►

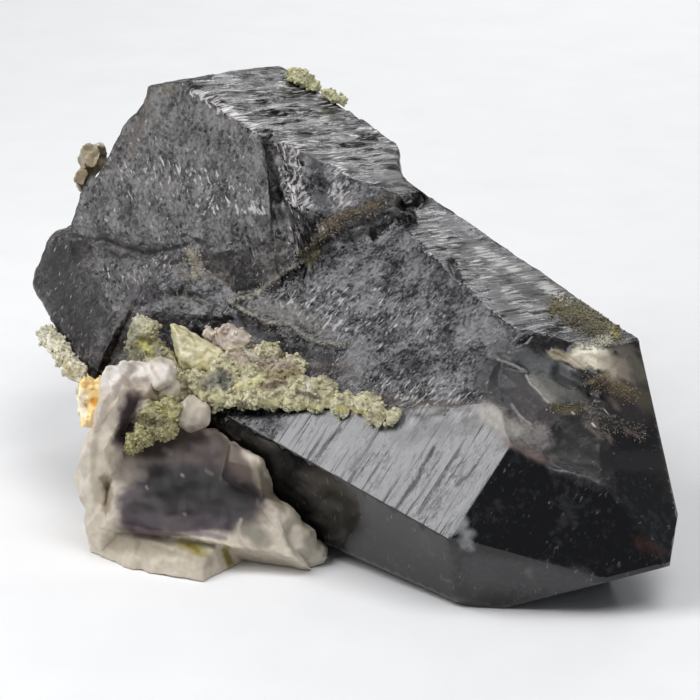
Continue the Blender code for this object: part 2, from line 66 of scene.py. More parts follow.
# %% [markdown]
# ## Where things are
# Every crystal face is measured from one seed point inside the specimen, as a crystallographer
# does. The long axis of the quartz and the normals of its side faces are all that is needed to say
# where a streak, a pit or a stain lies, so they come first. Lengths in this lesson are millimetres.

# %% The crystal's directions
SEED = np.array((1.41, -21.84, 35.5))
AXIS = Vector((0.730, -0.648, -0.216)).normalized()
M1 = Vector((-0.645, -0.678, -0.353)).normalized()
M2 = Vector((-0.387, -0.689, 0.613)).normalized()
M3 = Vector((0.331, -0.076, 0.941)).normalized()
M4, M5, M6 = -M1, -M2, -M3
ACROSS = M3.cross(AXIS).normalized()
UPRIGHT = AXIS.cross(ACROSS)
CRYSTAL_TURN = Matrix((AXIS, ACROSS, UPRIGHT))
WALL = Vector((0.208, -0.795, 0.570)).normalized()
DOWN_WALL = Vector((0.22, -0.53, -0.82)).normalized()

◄

▸ Instructions to follow
Hand back the material above in full, exactly as written.

▸ Reply to the task
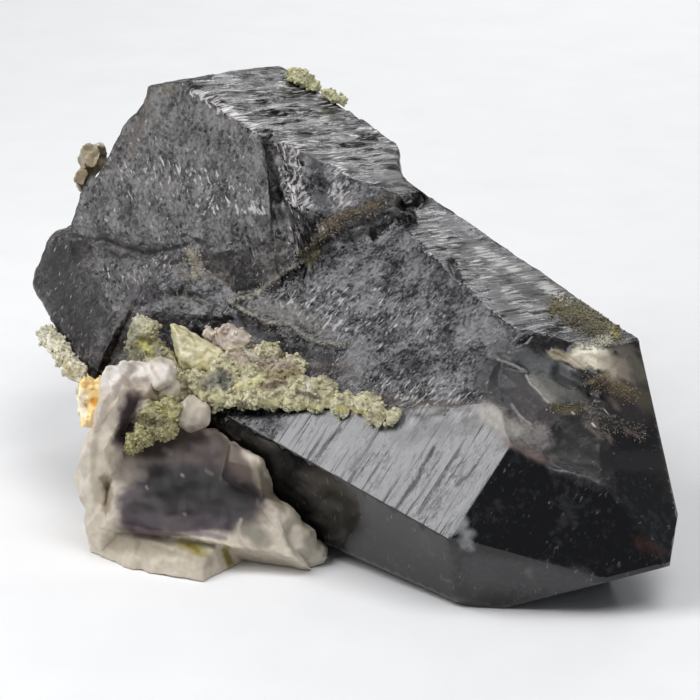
Continue the Blender code for this object: part 2, from line 66 of scene.py. More parts follow.
# %% [markdown]
# ## Where things are
# Every crystal face is measured from one seed point inside the specimen, as a crystallographer
# does. The long axis of the quartz and the normals of its side faces are all that is needed to say
# where a streak, a pit or a stain lies, so they come first. Lengths in this lesson are millimetres.

# %% The crystal's directions
SEED = np.array((1.41, -21.84, 35.5))
AXIS = Vector((0.730, -0.648, -0.216)).normalized()
M1 = Vector((-0.645, -0.678, -0.353)).normalized()
M2 = Vector((-0.387, -0.689, 0.613)).normalized()
M3 = Vector((0.331, -0.076, 0.941)).normalized()
M4, M5, M6 = -M1, -M2, -M3
ACROSS = M3.cross(AXIS).normalized()
UPRIGHT = AXIS.cross(ACROSS)
CRYSTAL_TURN = Matrix((AXIS, ACROSS, UPRIGHT))
WALL = Vector((0.208, -0.795, 0.570)).normalized()
DOWN_WALL = Vector((0.22, -0.53, -0.82)).normalized()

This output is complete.